On top of everything this film just looks and feels great. Everything we knew from the first film is here including nods to the overt advertising and aesthetic and atmosphere of the world we knew from the 80s classic. This feels like a world that has certainly evolved over 30 years, but only as much as it might have in reality with subtle changes and improvements making it a more presentable and livable backdrop without sacrificing anything that made the world of “Blade Runner” so facinating to begin with. We also get the classic music returning with Hanz Zimmer and Benjamin Wallfisch teaming up to build on the famous score, giving it a modern edge while maintaining it’s classic feel. From the noir backdrop and narrative, to the sound design and attention to visual detail “Blade Runner 2049” is one of the most beautiful movies of 2017 and is decidedly brighter and more polished than the original film.

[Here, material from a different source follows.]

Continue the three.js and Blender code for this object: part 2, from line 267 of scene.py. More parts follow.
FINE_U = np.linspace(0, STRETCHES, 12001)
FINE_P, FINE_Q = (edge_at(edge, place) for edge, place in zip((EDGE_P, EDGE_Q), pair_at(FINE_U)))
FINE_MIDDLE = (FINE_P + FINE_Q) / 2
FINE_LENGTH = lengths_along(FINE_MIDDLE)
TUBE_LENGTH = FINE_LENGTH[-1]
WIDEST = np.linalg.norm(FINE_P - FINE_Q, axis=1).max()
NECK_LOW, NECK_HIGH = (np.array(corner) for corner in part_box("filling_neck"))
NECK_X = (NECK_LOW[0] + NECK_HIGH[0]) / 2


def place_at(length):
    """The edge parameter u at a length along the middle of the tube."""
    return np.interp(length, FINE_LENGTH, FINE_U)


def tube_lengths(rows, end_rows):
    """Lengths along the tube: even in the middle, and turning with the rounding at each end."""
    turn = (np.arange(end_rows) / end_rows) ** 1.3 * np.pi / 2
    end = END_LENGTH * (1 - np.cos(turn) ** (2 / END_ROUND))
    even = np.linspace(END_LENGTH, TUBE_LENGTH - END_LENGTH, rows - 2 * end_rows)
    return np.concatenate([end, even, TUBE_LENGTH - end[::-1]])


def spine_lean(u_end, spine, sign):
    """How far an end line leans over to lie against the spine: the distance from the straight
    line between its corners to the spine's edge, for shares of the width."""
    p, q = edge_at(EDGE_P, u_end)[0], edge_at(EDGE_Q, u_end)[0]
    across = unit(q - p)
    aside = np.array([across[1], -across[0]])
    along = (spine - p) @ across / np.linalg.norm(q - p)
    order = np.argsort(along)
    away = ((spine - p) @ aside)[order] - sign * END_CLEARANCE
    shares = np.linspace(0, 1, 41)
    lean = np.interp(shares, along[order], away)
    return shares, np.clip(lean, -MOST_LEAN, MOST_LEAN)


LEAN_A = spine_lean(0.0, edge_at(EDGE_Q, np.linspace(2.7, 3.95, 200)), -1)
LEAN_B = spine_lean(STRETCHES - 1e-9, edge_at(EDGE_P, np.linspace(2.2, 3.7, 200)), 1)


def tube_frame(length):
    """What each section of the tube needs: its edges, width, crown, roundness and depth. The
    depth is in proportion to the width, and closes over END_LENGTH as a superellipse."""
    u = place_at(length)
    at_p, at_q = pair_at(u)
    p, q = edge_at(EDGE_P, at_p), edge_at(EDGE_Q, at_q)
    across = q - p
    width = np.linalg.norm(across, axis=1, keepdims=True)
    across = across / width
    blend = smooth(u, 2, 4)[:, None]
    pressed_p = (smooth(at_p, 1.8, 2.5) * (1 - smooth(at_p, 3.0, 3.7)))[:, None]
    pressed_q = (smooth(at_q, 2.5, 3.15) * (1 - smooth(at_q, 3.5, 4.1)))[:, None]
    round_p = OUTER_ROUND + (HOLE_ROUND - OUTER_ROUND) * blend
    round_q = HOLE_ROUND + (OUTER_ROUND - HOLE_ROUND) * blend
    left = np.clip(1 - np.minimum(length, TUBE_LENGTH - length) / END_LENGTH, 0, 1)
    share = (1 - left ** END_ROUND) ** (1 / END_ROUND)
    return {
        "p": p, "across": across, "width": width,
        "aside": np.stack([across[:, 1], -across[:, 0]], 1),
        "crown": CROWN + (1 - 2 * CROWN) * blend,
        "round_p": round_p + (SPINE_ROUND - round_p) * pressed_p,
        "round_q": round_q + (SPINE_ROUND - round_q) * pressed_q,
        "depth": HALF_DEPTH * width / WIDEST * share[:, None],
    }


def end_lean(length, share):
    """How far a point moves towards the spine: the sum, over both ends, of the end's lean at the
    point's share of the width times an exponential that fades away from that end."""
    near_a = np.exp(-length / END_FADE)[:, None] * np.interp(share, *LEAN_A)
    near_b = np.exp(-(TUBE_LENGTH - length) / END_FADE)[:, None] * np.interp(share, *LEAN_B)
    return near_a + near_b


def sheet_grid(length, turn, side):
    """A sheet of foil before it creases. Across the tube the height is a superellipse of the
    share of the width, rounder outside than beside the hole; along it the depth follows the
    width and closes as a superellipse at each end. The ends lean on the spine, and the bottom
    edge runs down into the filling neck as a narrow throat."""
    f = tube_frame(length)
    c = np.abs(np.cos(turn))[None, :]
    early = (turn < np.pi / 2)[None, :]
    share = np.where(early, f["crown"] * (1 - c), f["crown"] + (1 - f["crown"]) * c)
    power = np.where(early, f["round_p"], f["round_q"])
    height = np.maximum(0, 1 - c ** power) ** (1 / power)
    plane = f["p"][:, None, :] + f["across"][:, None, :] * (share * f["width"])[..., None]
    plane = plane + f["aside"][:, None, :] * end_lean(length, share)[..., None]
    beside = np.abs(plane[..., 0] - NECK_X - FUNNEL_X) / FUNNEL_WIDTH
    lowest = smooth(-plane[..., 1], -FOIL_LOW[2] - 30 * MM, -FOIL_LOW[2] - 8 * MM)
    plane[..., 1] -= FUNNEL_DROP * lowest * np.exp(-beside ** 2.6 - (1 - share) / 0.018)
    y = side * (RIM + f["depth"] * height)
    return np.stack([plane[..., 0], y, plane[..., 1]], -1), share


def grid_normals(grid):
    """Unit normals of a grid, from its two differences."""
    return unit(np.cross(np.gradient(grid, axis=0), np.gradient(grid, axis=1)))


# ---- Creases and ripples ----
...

I could go on and on about how much I enjoyed this movie and while it also inherits its predecessors slow pace for the benefit of good story telling “Blade Runner 2049” is a solid film and a complete movie experience the whole way through if you’re willing to devote the time to it. A lot of great decisions were made to bring the world of “Blade Runner” back after 30 years, giving it a modern touch with respect to the source material, and the focus is squarely on the new additions to the franchise instead of pandering with an overabundance of Harrison Ford and other overt throwbacks to the first adventure. “Blade Runner 2049” is as much its own film as it is a fitting and appropriate continuation of what we saw from the 80s classic. This is how sequels SHOULD be done and while it might not be an instant classic it deserves to be considered right along with its predecessor as a masterpiece of science fiction and neo noir.